The strategy has already begun working for much of its industrial metal procurement,  other than a rather unsuspecting player: steel. As it has no longstanding relations inside the carbon steel world, the airframe manufacturer is still sorting out how to source the product (or more accurately, how to help its Tier 1 and Tier 2 suppliers do the same). 

But the most impassioned remarks on the supply chain were delivered by James Lloyd, the defense supply chain executive for the British multinational, which I like to think of as the Rolls-Royce of aero engine builders. And in his comments, he highlighted just how important every member of the supply chain truly is to the global economy. 

“The biggest reason why our demand fluctuates within an 18-month period is when the supply chain can’t deliver,” he said flatly. 

He urged the conference goers – a collection which included titanium producers, service centers, forgers and OEMs – to fully do their part. 

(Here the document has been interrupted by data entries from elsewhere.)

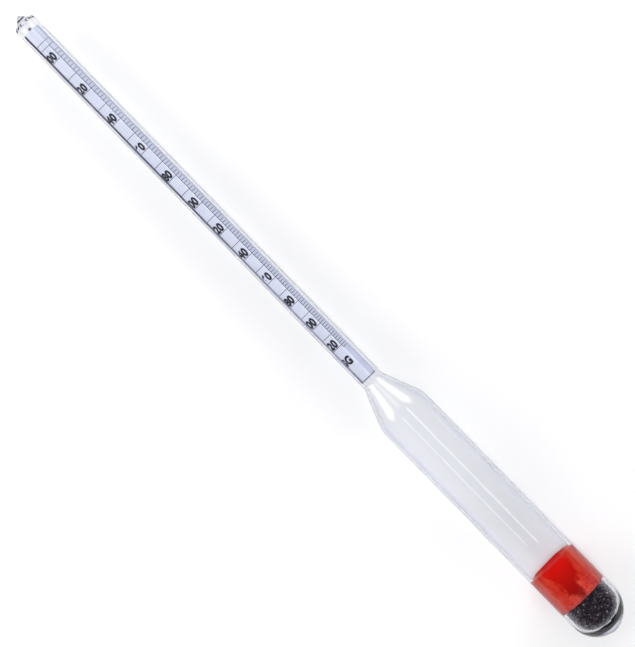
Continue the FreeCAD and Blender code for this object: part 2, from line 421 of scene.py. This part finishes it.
def wax_material():
    """Red sealing wax that lies against the glass: deepest where it pooled, chalky near the shot."""
    nodes = Nodes("sealing_wax")
    nodes.set(IOR=1.44, Specular_IOR_Level=0.02, Subsurface_Weight=0.12, Subsurface_Scale=0.8 * MM)
    nodes.shader.inputs["Subsurface Radius"].default_value = (1.0, 0.10, 0.04)
    clouds = nodes.noise(nodes.place((0.55, 1, 1)), 0.38, 6.0, 0.62)
    grains = nodes.noise(nodes.place(), 1.7, 6.0, 0.72)
    red = nodes.ramp(
        clouds,
        (0.34, (0.47, 0.006, 0.001)),
        (0.46, (0.57, 0.020, 0.004)),
        (0.58, (0.64, 0.042, 0.015)),
        (0.72, (0.62, 0.082, 0.045)),
    )
    height = nodes.level(nodes.where("X"), wax_low.x, wax_high.x, 0.0, 1.0)
    side = nodes.math("ABSOLUTE", nodes.where("Y"))
    pool_edge = nodes.level(height, 0.0, 0.85, POOL_HALF_LOW, POOL_HALF_HIGH)
    inside_pool = nodes.math("SUBTRACT", pool_edge, side)
    wander = nodes.level(clouds, 0.3, 0.7, POOL_WANDER, -POOL_WANDER)
    depth = nodes.math("ADD", inside_pool, wander)
    pool = nodes.level(depth, POOL_FADE_START, POOL_FADE_END, 0.0, 0.95)
    core = nodes.mix(height, (0.14, 0.001, 0.0005), (0.64, 0.003, 0.0005))
    pooled = nodes.mix(pool, red, core)
    near_shot = nodes.level(height, 0.10, 0.45, 1.0, 0.25)
    beside_pool = nodes.math("SUBTRACT", near_shot, nodes.math("MULTIPLY", pool, 0.7))
    chalk = nodes.math("MULTIPLY", nodes.level(grains, 0.42, 0.58, 0.0, 0.9), beside_pool)
    chalky = nodes.mix(chalk, pooled, (0.55, 0.10, 0.085))
    nodes.link(
        nodes.mix(nodes.level(height, 0.0, 0.10, 0.7, 0.0), chalky, (0.33, 0.07, 0.07)),
        nodes.shader.inputs["Base Color"],
    )
    nodes.link(nodes.level(grains, 0.3, 0.7, 0.4, 0.6), nodes.shader.inputs["Roughness"])
    nodes.bump(grains, 0.4, 0.1 * MM)
    return nodes.material


def shot_material():
    """Dull dark metal grains, each with its own tone."""
    nodes = Nodes("shot_metal")
    nodes.set(Metallic=0.75, Roughness=0.4)
    tone = nodes.add("ShaderNodeAttribute")
    tone.attribute_name = "tone"
    colour = nodes.ramp(
        tone.outputs["Fac"],
        (0.0, (0.026, 0.013, 0.022)),
        (0.50, (0.090, 0.055, 0.082)),
        (0.80, (0.18, 0.13, 0.18)),
        (0.94, (0.27, 0.26, 0.28)),
        (1.0, (0.42, 0.45, 0.44)),
    )
    dust = nodes.noise(nodes.place(), 4.0, 4.0)
    nodes.link(
        nodes.mix(nodes.level(dust, 0.4, 0.7, 0.0, 0.4), colour, (0.035, 0.030, 0.040)),
        nodes.shader.inputs["Base Color"],
    )
    nodes.link(nodes.level(dust, 0.3, 0.7, 0.3, 0.6), nodes.shader.inputs["Roughness"])
    nodes.bump(dust, 0.3, 0.05 * MM)
    return nodes.material


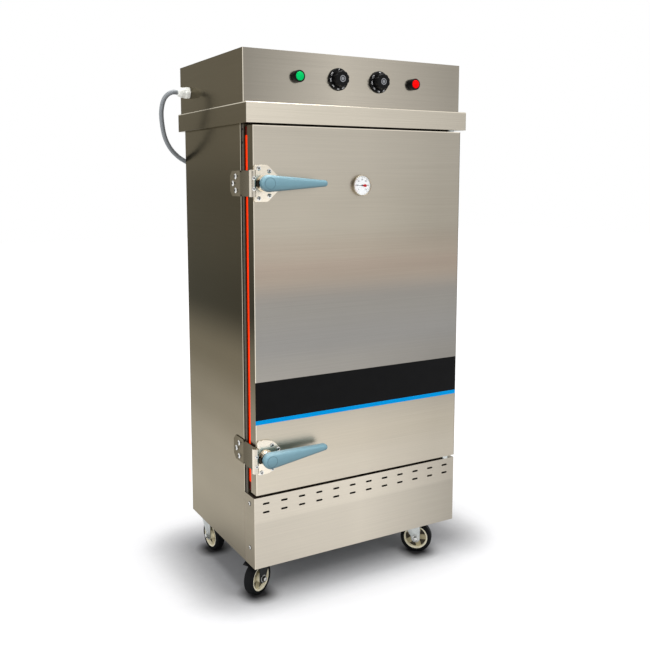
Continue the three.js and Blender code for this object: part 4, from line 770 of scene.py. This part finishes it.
def paint_nodes():
    """Finishes for the nodes that stay as they are."""
    for node, material in PLAIN_NODES.items():
        mesh = NODES[node].data
        mesh.materials.clear()
        mesh.materials.append(material)


dress_sheets()
paint_nodes()


# ---------------------------------------------------------------- screws
def pan_screw(name, place, direction, body, radius, height, turn):
    """A head whose height at the share q of its radius is height(1 - 0.55 q^2.4), with two dark
    bars across it that stand for its recess as painted shade."""
    q = np.linspace(0.0, 1.0, 9)
    dome = list(zip(radius * q, height * (1 - 0.55 * q ** 2.4)))
    mesh = revolved(dome + [(radius, 0.0), (0, -1.0)], place, direction, 32)
    finish_piece(name, mesh, screw_steel, body, smooth=50)
    # The recess is two dark bars of painted shade.
    half, thin = 0.55 * radius, 0.16 * radius
    outline = [(-half, -thin), (half, -thin), (half, thin), (-half, thin)]
    for k in range(2):
        axes = turned(axes_for(direction), turn + k * math.pi / 2)
        bar = prism(outline, height * 0.8, height + 0.05, axes, place)
        finish_piece(f"{name}_slot_{k}", bar, slot_dark, body)


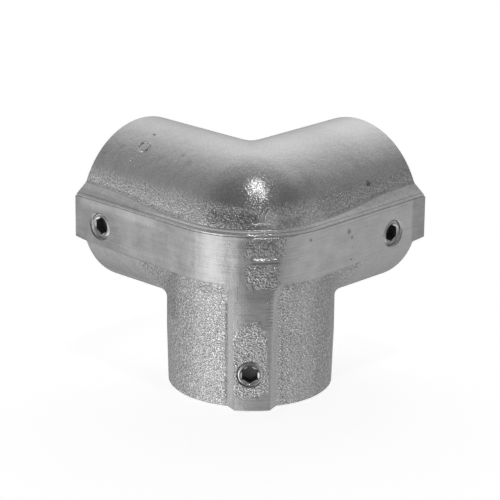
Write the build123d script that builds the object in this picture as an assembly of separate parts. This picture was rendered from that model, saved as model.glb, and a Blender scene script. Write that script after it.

“There are specific steels that have stopped every production line around the whole world. We’ve got products where we have every single part to make that engine and someone says, ‘it will take three months, seven months, a year.’ Don’t think we won’t act differently to fix that problem. We’re finding alternatives for some smaller companies, and in many cases it wasn’t a fault of theirs.”

The ramifications of the failure of anyone in the supply chain can be catastrophic. 

“If you have a problem with one supplier who doesn’t deliver, you’re talking about billions of dollars of revenue you keep everyone else in the room from,” he continued. “The responsibility of people to go and deliver is very important because the impact globally is huge.”